Według ACEA założenia są zdecydowanie zbyt wymagające i zbyt ambitne, tym bardziej że zmniejszenie ilości produkowanego dwutlenku węgla nie jest zależne jedynie od branży producentów samochodów. Przy planowaniu zmian w prawie nie wzięto pod uwagę obecnych możliwości technologicznych przemysłu motoryzacyjnego. Obawy producentów ciężarówek dotyczą także całkowitego braku infrastruktury do ładowania pojazdów elektrycznych i uzupełniania paliwa samochodów wodorowych, bardzo niska pozostaje dostępność stacji tankowania gazu ziemnego CNG i LNG. Jak łatwo się domyśleć, bez tego typu rozwiązań trudno mówić o upowszechnieniu transportu o obniżonej emisji CO2
– Teraz możemy jedynie wezwać państwa członkowskie do pilnego zwiększenia wysiłków na rzecz uruchomienia infrastruktury niezbędnej do ładowania i tankowania alternatywnych pojazdów ciężarowych, które będą musiały być sprzedawane masowo, jeśli cele te mają zostać osiągnięte – stwierdził sekretarz generalny ACEA, Erik Jonnaert.
Potrzeba wdrożenia przez 28 krajów unijnego planu działania na rzecz infrastruktury jest tym bardziej pilna, że instytucje UE zgodziły się na wprowadzenie od 2025 r. obowiązkowych kwot sprzedaży dla samochodów ciężarowych o zerowej emisji (za pośrednictwem systemu “benchmarkingu”).
– Wprowadzenie systemu benchmarkingu dla producentów samochodów ciężarowych całkowicie pomija zagadnienie popytu. Nie możemy oczekiwać, że przewoźnicy nagle zaczną kupować pojazdy elektryczne lub z innym napędem alternatywnym, jeśli nie ma dla nich uzasadnienia biznesowego i nie jest możliwe ładowanie takich pojazdów wzdłuż wszystkich głównych autostrad UE. Decydenci polityczni powinni działać w taki sposób, aby ciężarówki o zerowej emisji spalin, które producenci będą zobowiązani produkować, mogły być rzeczywiście kupowane i obsługiwane przez naszych klientów – dodał Erik Jonnaert.

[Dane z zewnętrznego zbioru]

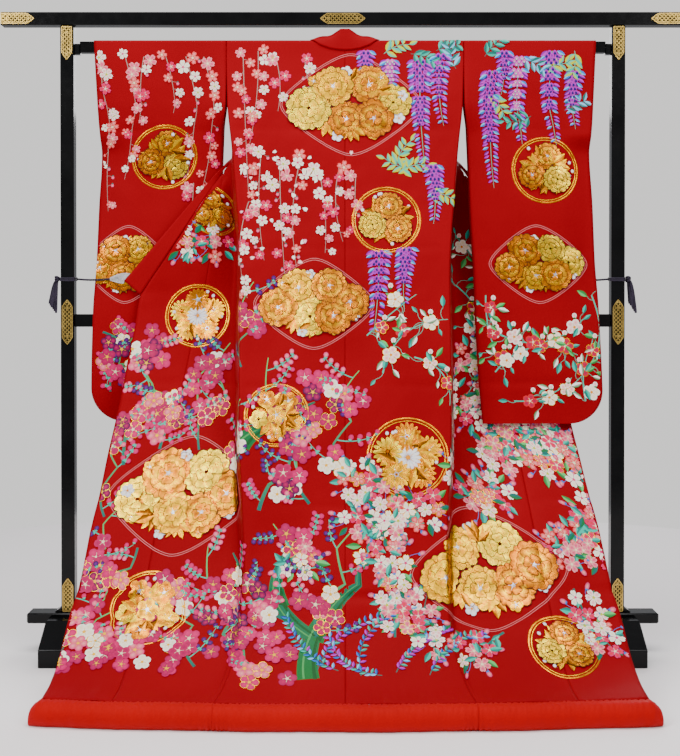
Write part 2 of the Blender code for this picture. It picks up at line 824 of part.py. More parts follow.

Ważny jest też fakt, że narzucone normy emisji spalin dla pojazdów ciężarowych są pierwszymi w historii Unii Europejskiej. Trudno w tej sytuacji mieć jakiś punkt odniesienia, tym bardziej że odroczono w czasie do 2025 r. podjęcie decyzji dotyczących dłuższych kombinacji pojazdów i rozwiązań paliw alternatywnych. Warto podkreślić fakt, że przemysł motoryzacyjny jest mocno zaangażowany w działania na rzecz ochrony środowiska, jednak proponowane rozwiązania są zdecydowanie zbyt wysokie – nawet w porównaniu do tych, które proponowane były w pierwotnych założeniach.
Porozumienie ws. nowych norm emisji CO2 musi zostać zatwierdzone przez Radę i poddane pod głosowanie na posiedzeniu plenarnym PE. Nic jednak nie wskazuje na to, że prezentowane progi procentowe zostaną zmniejszone.